A Yi a moins de quarante ans, il a passé huit ans sous l’uniforme de la police mais il participe maintenant comme romancier à plusieurs festivals hors de Chine et son premier roman, « A perfect crime », traduit par Anne Holmwood vient d’être publié. Une traduction française sera disponible aux Editions Stock en septembre 2016.
Huit ans sous l’uniforme :
Né à Ruichang, un petit village du Jianxi, il aurait pu rentrer à l’université, mais son père, pharmacien, préféra l’inscrire à l’Ecole de police. Il y passera trois ans et cinq ans en poste. Il s’ennuie, il y a peu à faire même s’il reconnaît que le crime, la police, donnent une bonne compréhension de la nature humaine. Il démissionne en 2002 à 26 ans au désespoir de ses parents. Il travaille pour différentes revues dont Chutzpah puis comme éditeur à la Xiaron Publishing Company, une société privée.
Ses trois recueils de nouvelles ont été bien accueillis et ont été soutenus par le poète Bei Dao; deux romans et deux recueils d’essais ont également été publiés. Ces succès littéraires ne semblent pas lui avoir fait oublier une longue et triste histoire d’amour non partagé…Il est considéré comme l’un des vingt écrivains qui vont compter dans le futur et les commentaires les plus louangeurs fleurissent, à mon sens un peu vite…
« A perfect crime » :
Un adolescent isolé, renfermé, vit avec sa tante qui ne cesse de le rabaisser et de mépriser son père décédé et sa mère qui ne songe qu’à amasser de l’argent. Il prépare un meurtre…par ennui et finalement décide que la victime sera la seule camarade d’école, Kong Jie, qui lui montre quelque sympathie. Il la tue, la larde de 37 coups de couteau et introduit le haut de son corps dans une machine à laver !
Il fuit en train mais ce n’est pas un « road movie » ; suivent quarante pages sans grand intérêt et où les seuls incidents qui auraient pu être un peu captivants, ne sont pas développés.
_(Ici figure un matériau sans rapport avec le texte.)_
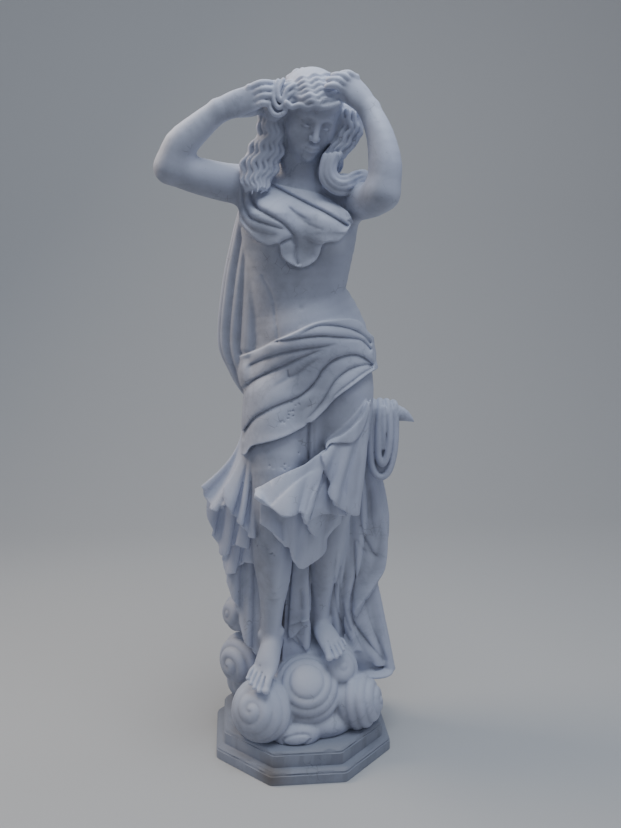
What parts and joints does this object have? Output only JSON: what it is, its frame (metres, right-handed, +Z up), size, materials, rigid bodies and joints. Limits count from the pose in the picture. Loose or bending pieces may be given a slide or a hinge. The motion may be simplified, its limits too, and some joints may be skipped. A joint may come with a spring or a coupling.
{
  "type": "garden statue of a draped woman",
  "caption": "White marble garden statue: a draped woman lifts her long hair with both hands and stands barefoot on curling clouds, on a low octagonal plinth.",
  "frame": {"origin": "centre of the plinth's underside, on the ground", "axes": "+Z up, -Y is the way the figure faces, +X is to the right of someone who stands in front and looks at her"},
  "size_m": [0.6491, 0.466, 1.7508],
  "materials": {
    "figure": "white marble with faint grey veins, rubbed smooth but not polished, a little weathered, with dust and soot in the folds",
    "plinth": "white marble with faint grey veins, honed, with water stains and a brown stain low on one front corner"
  },
  "bodies": {
    "root": {"figure": "figure", "plinth": "plinth"}
  },
  "joints": []
}
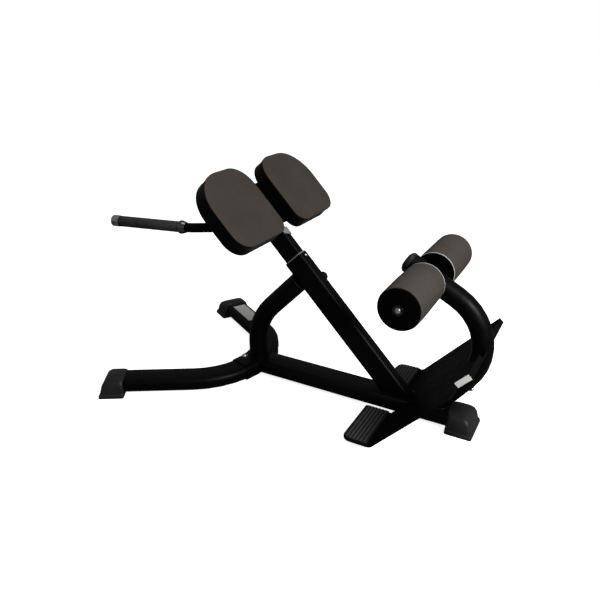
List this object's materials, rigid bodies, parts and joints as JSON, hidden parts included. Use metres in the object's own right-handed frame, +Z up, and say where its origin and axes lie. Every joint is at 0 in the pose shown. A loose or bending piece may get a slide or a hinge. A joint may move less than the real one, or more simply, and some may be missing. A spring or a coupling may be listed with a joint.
{
  "type": "roman chair back-extension bench",
  "caption": "45-degree back-extension bench with hip pads on a telescoping post, U-shaped handlebar, padded ankle rollers and a sloping sole plate.",
  "frame": {"origin": "on the floor, under the middle of the bench's length and width", "axes": "+X towards the foot platform and rollers, +Y across the bench towards the pull pin, +Z up"},
  "size_m": [1.2876, 0.8982, 0.78],
  "materials": {
    "black_paint": "near-black gloss powder coat over steel tube",
    "platform_paint": "dark grey speckled powder coat over steel sheet",
    "zinc_steel": "bright zinc-plated steel",
    "chrome_cap": "polished chrome",
    "grey_rubber": "satin moulded grey rubber",
    "black_plastic": "satin black moulded plastic",
    "pale_plastic": "light grey moulded nylon",
    "vinyl": "brown-grey grained vinyl over foam, with black side walls",
    "plywood": "plain plywood",
    "label": "blank pale label"
  },
  "bodies": {
    "bench_frame": {"base_beam": "black_paint", "rear_stabiliser": "black_paint", "saddle_bracket": "black_paint", "saddle_bolt_left": "zinc_steel", "saddle_bolt_right": "zinc_steel", "front_foot": "grey_rubber", "rear_foot_left": "grey_rubber", "rear_foot_right": "grey_rubber", "upright_sleeve": "black_paint", "sleeve_liner": "pale_plastic", "liner_screw": "zinc_steel", "lock_pin_housing": "black_paint", "lock_pin_spring": "zinc_steel", "rear_strut": "black_paint", "roller_arm": "black_paint", "roller_arm_cap": "grey_rubber", "arm_bolt": "zinc_steel", "roller_axle": "zinc_steel", "roller_spacer_left": "zinc_steel", "roller_spacer_right": "zinc_steel", "axle_bolt_left": "zinc_steel", "axle_bolt_right": "zinc_steel", "foot_plate": "platform_paint", "toe_tread_left": "grey_rubber", "toe_tread_right": "grey_rubber", "heel_label": "label", "leg_label": "label"},
    "pad_carriage": {"inner_post": "black_paint", "post_top_plug": "black_plastic", "post_bottom_plug": "black_plastic", "post_bumper": "pale_plastic", "pad_bracket_lower": "black_paint", "pad_bracket_upper": "black_paint", "pad_board_left": "plywood", "pad_board_right": "plywood", "hip_pad_left": "vinyl", "hip_pad_right": "vinyl", "pad_screw_lower_left": "zinc_steel", "pad_screw_lower_right": "zinc_steel", "pad_screw_upper_left": "zinc_steel", "pad_screw_upper_right": "zinc_steel", "handlebar": "black_paint", "grip_left": "grey_rubber", "grip_right": "grey_rubber", "grip_collar_left": "black_plastic", "grip_collar_right": "black_plastic", "grip_end_cap_left": "chrome_cap", "grip_end_cap_right": "chrome_cap"},
    "lock_pin": {"lock_pin": "zinc_steel", "lock_pin_knob": "black_plastic"},
    "roller_left": {"roller_pad_left": "vinyl", "roller_core_left": "zinc_steel", "roller_inner_disc_left": "black_plastic", "roller_outer_disc_left": "black_plastic", "roller_bush_left": "black_plastic"},
    "roller_right": {"roller_pad_right": "vinyl", "roller_core_right": "zinc_steel", "roller_inner_disc_right": "black_plastic", "roller_outer_disc_right": "black_plastic", "roller_bush_right": "black_plastic"}
  },
  "joints": [
    {"name": "pad_height_slide", "type": "slide", "parent": "bench_frame", "child": "pad_carriage", "axis": [-0.6896, 0, 0.7242], "range_m": [-0.05, 0.1]},
    {"name": "lock_pin_pull", "type": "slide", "parent": "bench_frame", "child": "lock_pin", "axis": [0, 1, 0], "range_m": [0, 0.012], "stiffness_N_per_m": 1500, "springref_m": -0.008},
    {"name": "left_roller_spin", "type": "hinge", "parent": "bench_frame", "child": "roller_left", "pos_m": [0.4257, 0, 0.4923], "axis": [0, 1, 0], "continuous": true},
    {"name": "right_roller_spin", "type": "hinge", "parent": "bench_frame", "child": "roller_right", "pos_m": [0.4257, 0, 0.4923], "axis": [0, 1, 0], "continuous": true}
  ]
}
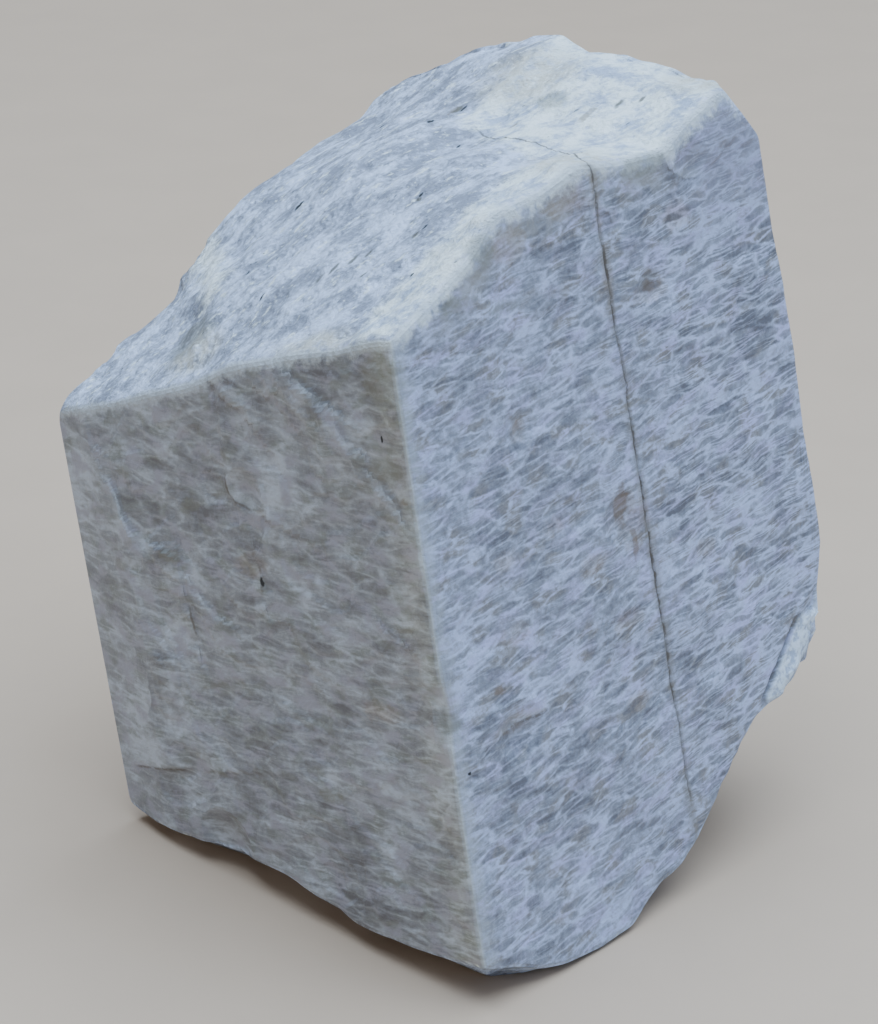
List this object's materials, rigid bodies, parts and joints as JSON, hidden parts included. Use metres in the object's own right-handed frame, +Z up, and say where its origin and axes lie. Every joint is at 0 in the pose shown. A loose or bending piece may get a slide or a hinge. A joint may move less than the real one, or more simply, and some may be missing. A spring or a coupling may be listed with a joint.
{
  "type": "microcline crystal",
  "caption": "Blocky natural microcline crystal: flat cleavage faces meeting at a sharp leaning front edge, broken sloping top, stands on a flat broken foot.",
  "frame": {"origin": "middle of the bounding box in plan, at the level of the flat foot", "axes": "+Z up from the foot; the sharp front edge of the crystal faces -Y, the broad streaked face looks towards +X and -Y, the other cleavage face towards -X and -Y"},
  "size_m": [0.1048, 0.1084, 0.1028],
  "materials": {
    "microcline": "natural cleavage and broken surfaces, matt to slightly glossy, pale grey-blue with fine white streaks"
  },
  "bodies": {
    "root": {"microcline_crystal": "microcline"}
  },
  "joints": []
}
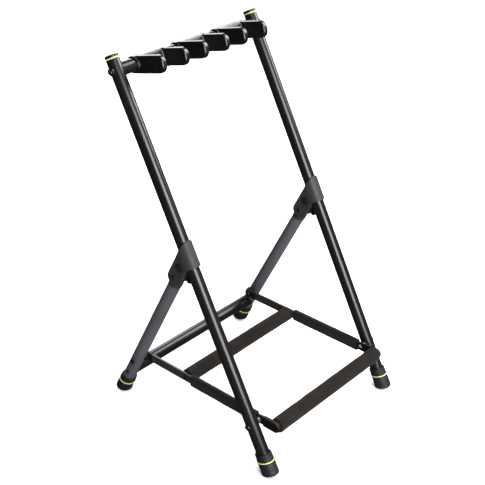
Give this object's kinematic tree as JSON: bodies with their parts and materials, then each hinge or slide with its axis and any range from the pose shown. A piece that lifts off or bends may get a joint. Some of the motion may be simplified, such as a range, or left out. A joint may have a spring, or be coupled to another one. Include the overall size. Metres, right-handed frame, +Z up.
{
  "type": "guitar rack",
  "caption": "Folding floor rack that stands guitars side by side: a leaning front frame with neck yokes, a padded tray at its foot and hinged rear legs.",
  "frame": {"origin": "on the floor, midway between the feet", "axes": "+Z up, +Y from the front feet to the rear feet, +X to the right seen from the front"},
  "size_m": [0.3912, 0.4234, 0.7205],
  "materials": {
    "black_paint": "satin",
    "grey_paint": "satin",
    "grey_moulding": "matte",
    "yoke_rubber": "satin",
    "foot_rubber": "matte",
    "lime_plastic": "satin",
    "foam": "matte",
    "steel": "satin"
  },
  "bodies": {
    "front_frame": {"upright_left": "black_paint", "upright_right": "black_paint", "top_crossbar": "black_paint", "top_cap_left": "yoke_rubber", "top_cap_right": "yoke_rubber", "top_ring_left": "lime_plastic", "top_ring_right": "lime_plastic", "front_foot_left": "foot_rubber", "front_foot_right": "foot_rubber", "front_foot_left_ring": "lime_plastic", "front_foot_right_ring": "lime_plastic", "hinge_bracket_left": "grey_moulding", "hinge_bracket_right": "grey_moulding", "bracket_bolt_left": "grey_moulding", "bracket_bolt_right": "grey_moulding", "hinge_pin_left": "steel", "hinge_pin_right": "steel", "crossbar_washer_left": "black_paint", "crossbar_washer_right": "black_paint", "crossbar_screw_left": "steel", "crossbar_screw_right": "steel", "tray_bolt_left": "steel", "tray_bolt_right": "steel", "tray_spacer_left": "steel", "tray_spacer_right": "steel", "tray_nut_left": "steel", "tray_nut_right": "steel"},
    "rear_frame": {"rear_leg_left": "grey_paint", "rear_leg_right": "grey_paint", "leg_hinge_end_left": "grey_moulding", "leg_hinge_end_right": "grey_moulding", "rear_crossbar": "black_paint", "rear_bar_screw_left": "steel", "rear_bar_screw_right": "steel", "rear_foot_left": "foot_rubber", "rear_foot_right": "foot_rubber", "rear_foot_left_ring": "lime_plastic", "rear_foot_right_ring": "lime_plastic", "rest_stud_left": "steel", "rest_stud_right": "steel", "stud_disc_left": "yoke_rubber", "stud_disc_right": "yoke_rubber"},
    "tray": {"tray_arm_left": "grey_paint", "tray_arm_right": "grey_paint", "front_bar_tube": "black_paint", "middle_bar_tube": "black_paint", "front_bar_foam": "foam", "middle_bar_foam": "foam", "side_foam_left": "foam", "side_foam_right": "foam", "corner_boot_left": "yoke_rubber", "corner_boot_right": "yoke_rubber", "middle_bar_screw_left": "steel", "middle_bar_screw_right": "steel"},
    "yoke_left": {"neck_yoke_left": "yoke_rubber"},
    "yoke_middle": {"neck_yoke_middle": "yoke_rubber"},
    "yoke_right": {"neck_yoke_right": "yoke_rubber"},
    "button_left": {"lock_button_left": "yoke_rubber"},
    "button_right": {"lock_button_right": "yoke_rubber"}
  },
  "joints": [
    {"name": "rear_fold", "type": "hinge", "parent": "front_frame", "child": "rear_frame", "pos_m": [0, 0.02356, 0.33711], "axis": [-1, 0, 0], "range_deg": [0, 55.2]},
    {"name": "tray_fold", "type": "hinge", "parent": "front_frame", "child": "tray", "pos_m": [0, -0.15275, 0.09], "axis": [1, 0, 0], "range_deg": [0, 62.4]},
    {"name": "yoke_left_slide", "type": "slide", "parent": "front_frame", "child": "yoke_left", "axis": [1, 0, 0], "range_m": [-0.012, 0.012]},
    {"name": "yoke_middle_slide", "type": "slide", "parent": "front_frame", "child": "yoke_middle", "axis": [1, 0, 0], "range_m": [-0.012, 0.012]},
    {"name": "yoke_right_slide", "type": "slide", "parent": "front_frame", "child": "yoke_right", "axis": [1, 0, 0], "range_m": [-0.012, 0.012]},
    {"name": "button_left_press", "type": "slide", "parent": "front_frame", "child": "button_left", "axis": [0, 0.4633, 0.8862], "range_m": [0, 0.003], "stiffness_N_per_m": 500, "springref_m": -0.002},
    {"name": "button_right_press", "type": "slide", "parent": "front_frame", "child": "button_right", "axis": [0, 0.4633, 0.8862], "range_m": [0, 0.003], "stiffness_N_per_m": 500, "springref_m": -0.002}
  ],
  "couplings": [
    {"joint": "tray_fold", "follows": "rear_fold", "ratio": 1.1304}
  ]
}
Le texte est travaillé, précis, construit avec des dialogues très concis. Peu de descriptions, peu d’odeurs, peu de couleurs; le héros, le narrateur qui n’a pas de nom, souvent se regarde sans beaucoup d’indulgence…
C’est seulement quand il est pris par la police que le livre devient intéressant, il a maintenant de la chair et aligne les portraits critiques de la police, des procureurs, des juges, des journalistes, des avocats, des autres prisonniers…L’auteur revient à plusieurs reprises sur son père, mort d’un cancer et sur les souvenirs qu’il en a; avec un père vivant, les choses auraient pu être différentes.
Le procès fait grand bruit, et une question intrigue tout le monde: pourquoi l’a-t-il tuée ? Il ne fait preuve d’aucun remord et ne manifeste que son ennui. L’auteur dans une intervieuw nous donne les clefs :
« The main character feels disconnected from society, so he decides to play a game of cat and mouse with the police. He decides that if he kills someone and the police chases him, his life will have meaning. The main character is also worried that if he does not kill the right victim, the police won’t chase him, so he has to kill someone that society will be empathetic to”.
Le ton est sombre, l’auteur dit lui-même qu’il est d’un naturel triste. C’est un portrait sordide de la Chine contemporaine qui évite aussi d’ aborder les aspects politiques.
« Je hais la politique » :
C’est clair et il refuse aussi tout commentaire sur le sujet ou sur la censure. Il ne croit pas à la responsabilité des intellectuels qui sont facilement manipulés. Ils doivent dépasser la réalité et pourquoi pas créer des mondes qui n’existent pas.
Avec un seul roman, il est difficile de se faire une opinion. Les nouvelles traduites en anglais par Julia Lovell, nous montrent qu’elles tournent autour de la mort dans « The curse », une malédiction prononcée par une femme contre sa voisine qu’elle accuse de lui avoir volé un poulet. Le meurtre, dont un homme est accusé à tort est le thème de l’autre nouvelle « Common people ». Le meurtrier a tué car il avait besoin d’argent pour les frais de dialyse de son père qui mourra le jour de son exécution. Mort, meurtre, exécution, ces nouvelles sur des crimes sont un peu pesantes, on préférerait un bon roman policier plein de rebondissements…
Bertrand Mialaret
A Yi, « A perfect crime », traduit par Anna Holmwood; Oneworld Publications 2015; 210 pages.